▸ Material:
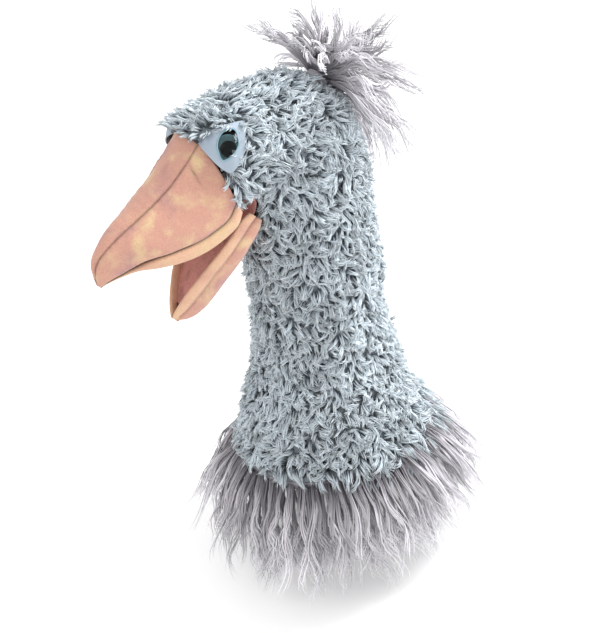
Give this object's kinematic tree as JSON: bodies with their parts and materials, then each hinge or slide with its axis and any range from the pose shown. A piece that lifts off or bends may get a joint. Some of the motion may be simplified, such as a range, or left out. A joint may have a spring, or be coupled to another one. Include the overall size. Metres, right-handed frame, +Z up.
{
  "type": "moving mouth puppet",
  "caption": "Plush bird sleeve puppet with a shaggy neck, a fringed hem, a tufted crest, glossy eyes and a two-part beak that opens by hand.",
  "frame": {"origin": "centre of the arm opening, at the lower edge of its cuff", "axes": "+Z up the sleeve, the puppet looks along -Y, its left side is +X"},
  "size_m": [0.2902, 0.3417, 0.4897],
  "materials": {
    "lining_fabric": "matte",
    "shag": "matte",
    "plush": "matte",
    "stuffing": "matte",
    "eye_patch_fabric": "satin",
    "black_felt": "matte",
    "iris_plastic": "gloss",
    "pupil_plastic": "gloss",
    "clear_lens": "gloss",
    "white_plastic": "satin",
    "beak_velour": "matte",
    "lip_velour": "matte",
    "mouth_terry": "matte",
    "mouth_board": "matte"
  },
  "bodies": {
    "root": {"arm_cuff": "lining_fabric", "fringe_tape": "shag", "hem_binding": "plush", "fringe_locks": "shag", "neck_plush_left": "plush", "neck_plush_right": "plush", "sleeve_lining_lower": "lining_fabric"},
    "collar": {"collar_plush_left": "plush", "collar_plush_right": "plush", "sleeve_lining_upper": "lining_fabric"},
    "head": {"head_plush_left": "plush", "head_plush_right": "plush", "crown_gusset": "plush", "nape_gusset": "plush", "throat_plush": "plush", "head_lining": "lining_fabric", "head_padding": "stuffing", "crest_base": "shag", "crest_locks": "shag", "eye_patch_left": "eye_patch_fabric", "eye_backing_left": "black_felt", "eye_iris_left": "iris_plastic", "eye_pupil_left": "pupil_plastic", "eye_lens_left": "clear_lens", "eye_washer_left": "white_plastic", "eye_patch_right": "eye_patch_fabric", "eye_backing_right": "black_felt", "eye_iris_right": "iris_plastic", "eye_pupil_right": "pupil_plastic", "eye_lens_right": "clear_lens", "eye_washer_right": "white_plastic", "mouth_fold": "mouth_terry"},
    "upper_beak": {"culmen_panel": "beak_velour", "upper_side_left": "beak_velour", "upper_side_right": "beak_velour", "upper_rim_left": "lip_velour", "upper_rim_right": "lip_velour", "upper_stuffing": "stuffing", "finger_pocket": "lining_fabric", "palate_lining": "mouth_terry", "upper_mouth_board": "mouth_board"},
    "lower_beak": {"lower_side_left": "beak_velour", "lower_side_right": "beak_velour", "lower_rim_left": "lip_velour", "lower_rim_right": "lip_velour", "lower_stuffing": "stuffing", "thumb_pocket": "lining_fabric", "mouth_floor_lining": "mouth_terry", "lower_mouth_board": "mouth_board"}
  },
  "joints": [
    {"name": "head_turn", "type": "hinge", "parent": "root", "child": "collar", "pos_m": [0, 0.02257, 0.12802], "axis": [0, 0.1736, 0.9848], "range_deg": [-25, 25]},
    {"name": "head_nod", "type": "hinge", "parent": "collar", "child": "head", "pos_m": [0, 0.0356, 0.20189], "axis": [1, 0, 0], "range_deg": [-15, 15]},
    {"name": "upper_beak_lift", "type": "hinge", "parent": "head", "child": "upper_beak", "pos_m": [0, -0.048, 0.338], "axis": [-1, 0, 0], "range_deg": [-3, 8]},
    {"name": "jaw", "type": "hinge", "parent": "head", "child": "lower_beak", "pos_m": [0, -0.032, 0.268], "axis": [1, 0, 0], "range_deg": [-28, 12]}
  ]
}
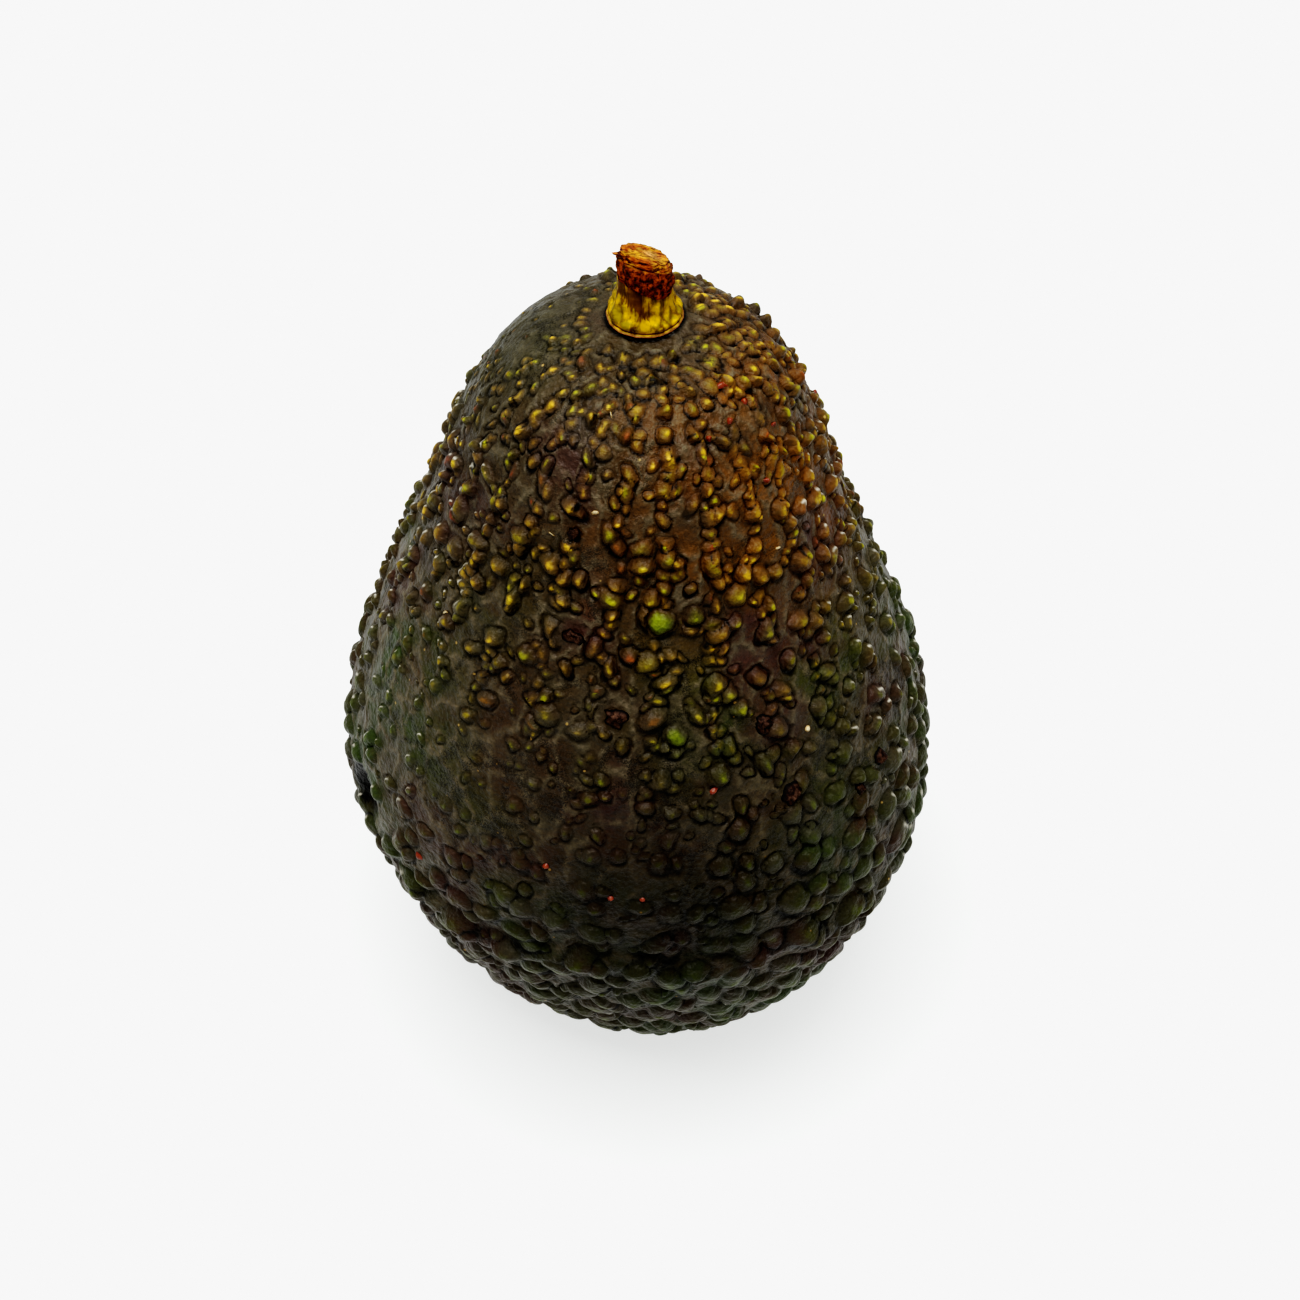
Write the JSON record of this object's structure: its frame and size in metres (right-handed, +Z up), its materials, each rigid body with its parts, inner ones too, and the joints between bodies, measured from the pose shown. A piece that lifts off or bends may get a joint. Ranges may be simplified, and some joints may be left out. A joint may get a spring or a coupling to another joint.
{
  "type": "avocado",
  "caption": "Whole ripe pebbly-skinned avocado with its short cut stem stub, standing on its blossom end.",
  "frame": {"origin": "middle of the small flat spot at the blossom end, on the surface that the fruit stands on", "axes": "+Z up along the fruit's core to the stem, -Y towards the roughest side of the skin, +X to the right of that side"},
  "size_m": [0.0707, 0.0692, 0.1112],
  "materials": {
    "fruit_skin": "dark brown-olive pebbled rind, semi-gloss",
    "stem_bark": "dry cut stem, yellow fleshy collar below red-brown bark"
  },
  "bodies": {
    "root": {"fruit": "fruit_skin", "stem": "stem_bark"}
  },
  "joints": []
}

▸ Task details: Set down the listing in full, keeping every word exactly as it is.

▸ Solution for this problem:
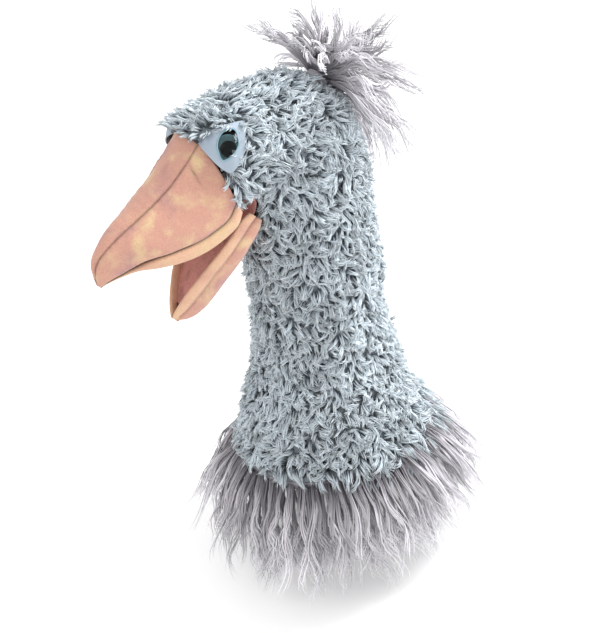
Give this object's kinematic tree as JSON: bodies with their parts and materials, then each hinge or slide with its axis and any range from the pose shown. A piece that lifts off or bends may get a joint. Some of the motion may be simplified, such as a range, or left out. A joint may have a spring, or be coupled to another one. Include the overall size. Metres, right-handed frame, +Z up.
{
  "type": "moving mouth puppet",
  "caption": "Plush bird sleeve puppet with a shaggy neck, a fringed hem, a tufted crest, glossy eyes and a two-part beak that opens by hand.",
  "frame": {"origin": "centre of the arm opening, at the lower edge of its cuff", "axes": "+Z up the sleeve, the puppet looks along -Y, its left side is +X"},
  "size_m": [0.2902, 0.3417, 0.4897],
  "materials": {
    "lining_fabric": "matte",
    "shag": "matte",
    "plush": "matte",
    "stuffing": "matte",
    "eye_patch_fabric": "satin",
    "black_felt": "matte",
    "iris_plastic": "gloss",
    "pupil_plastic": "gloss",
    "clear_lens": "gloss",
    "white_plastic": "satin",
    "beak_velour": "matte",
    "lip_velour": "matte",
    "mouth_terry": "matte",
    "mouth_board": "matte"
  },
  "bodies": {
    "root": {"arm_cuff": "lining_fabric", "fringe_tape": "shag", "hem_binding": "plush", "fringe_locks": "shag", "neck_plush_left": "plush", "neck_plush_right": "plush", "sleeve_lining_lower": "lining_fabric"},
    "collar": {"collar_plush_left": "plush", "collar_plush_right": "plush", "sleeve_lining_upper": "lining_fabric"},
    "head": {"head_plush_left": "plush", "head_plush_right": "plush", "crown_gusset": "plush", "nape_gusset": "plush", "throat_plush": "plush", "head_lining": "lining_fabric", "head_padding": "stuffing", "crest_base": "shag", "crest_locks": "shag", "eye_patch_left": "eye_patch_fabric", "eye_backing_left": "black_felt", "eye_iris_left": "iris_plastic", "eye_pupil_left": "pupil_plastic", "eye_lens_left": "clear_lens", "eye_washer_left": "white_plastic", "eye_patch_right": "eye_patch_fabric", "eye_backing_right": "black_felt", "eye_iris_right": "iris_plastic", "eye_pupil_right": "pupil_plastic", "eye_lens_right": "clear_lens", "eye_washer_right": "white_plastic", "mouth_fold": "mouth_terry"},
    "upper_beak": {"culmen_panel": "beak_velour", "upper_side_left": "beak_velour", "upper_side_right": "beak_velour", "upper_rim_left": "lip_velour", "upper_rim_right": "lip_velour", "upper_stuffing": "stuffing", "finger_pocket": "lining_fabric", "palate_lining": "mouth_terry", "upper_mouth_board": "mouth_board"},
    "lower_beak": {"lower_side_left": "beak_velour", "lower_side_right": "beak_velour", "lower_rim_left": "lip_velour", "lower_rim_right": "lip_velour", "lower_stuffing": "stuffing", "thumb_pocket": "lining_fabric", "mouth_floor_lining": "mouth_terry", "lower_mouth_board": "mouth_board"}
  },
  "joints": [
    {"name": "head_turn", "type": "hinge", "parent": "root", "child": "collar", "pos_m": [0, 0.02257, 0.12802], "axis": [0, 0.1736, 0.9848], "range_deg": [-25, 25]},
    {"name": "head_nod", "type": "hinge", "parent": "collar", "child": "head", "pos_m": [0, 0.0356, 0.20189], "axis": [1, 0, 0], "range_deg": [-15, 15]},
    {"name": "upper_beak_lift", "type": "hinge", "parent": "head", "child": "upper_beak", "pos_m": [0, -0.048, 0.338], "axis": [-1, 0, 0], "range_deg": [-3, 8]},
    {"name": "jaw", "type": "hinge", "parent": "head", "child": "lower_beak", "pos_m": [0, -0.032, 0.268], "axis": [1, 0, 0], "range_deg": [-28, 12]}
  ]
}
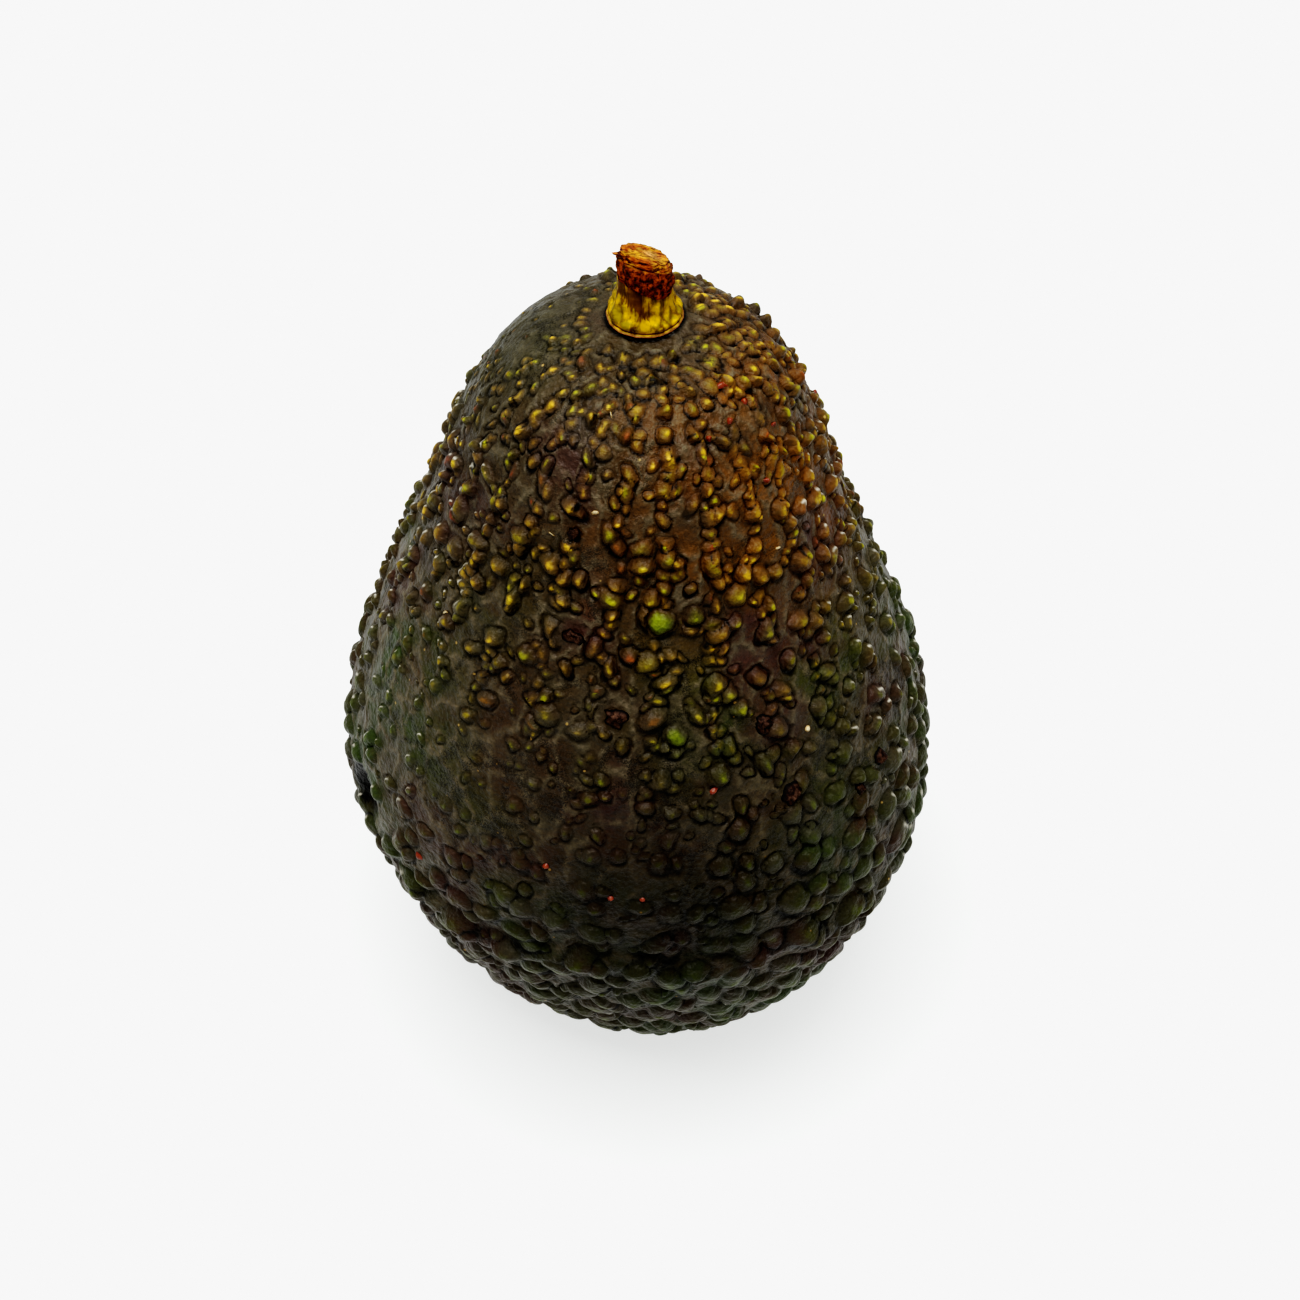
Write the JSON record of this object's structure: its frame and size in metres (right-handed, +Z up), its materials, each rigid body with its parts, inner ones too, and the joints between bodies, measured from the pose shown. A piece that lifts off or bends may get a joint. Ranges may be simplified, and some joints may be left out. A joint may get a spring or a coupling to another joint.
{
  "type": "avocado",
  "caption": "Whole ripe pebbly-skinned avocado with its short cut stem stub, standing on its blossom end.",
  "frame": {"origin": "middle of the small flat spot at the blossom end, on the surface that the fruit stands on", "axes": "+Z up along the fruit's core to the stem, -Y towards the roughest side of the skin, +X to the right of that side"},
  "size_m": [0.0707, 0.0692, 0.1112],
  "materials": {
    "fruit_skin": "dark brown-olive pebbled rind, semi-gloss",
    "stem_bark": "dry cut stem, yellow fleshy collar below red-brown bark"
  },
  "bodies": {
    "root": {"fruit": "fruit_skin", "stem": "stem_bark"}
  },
  "joints": []
}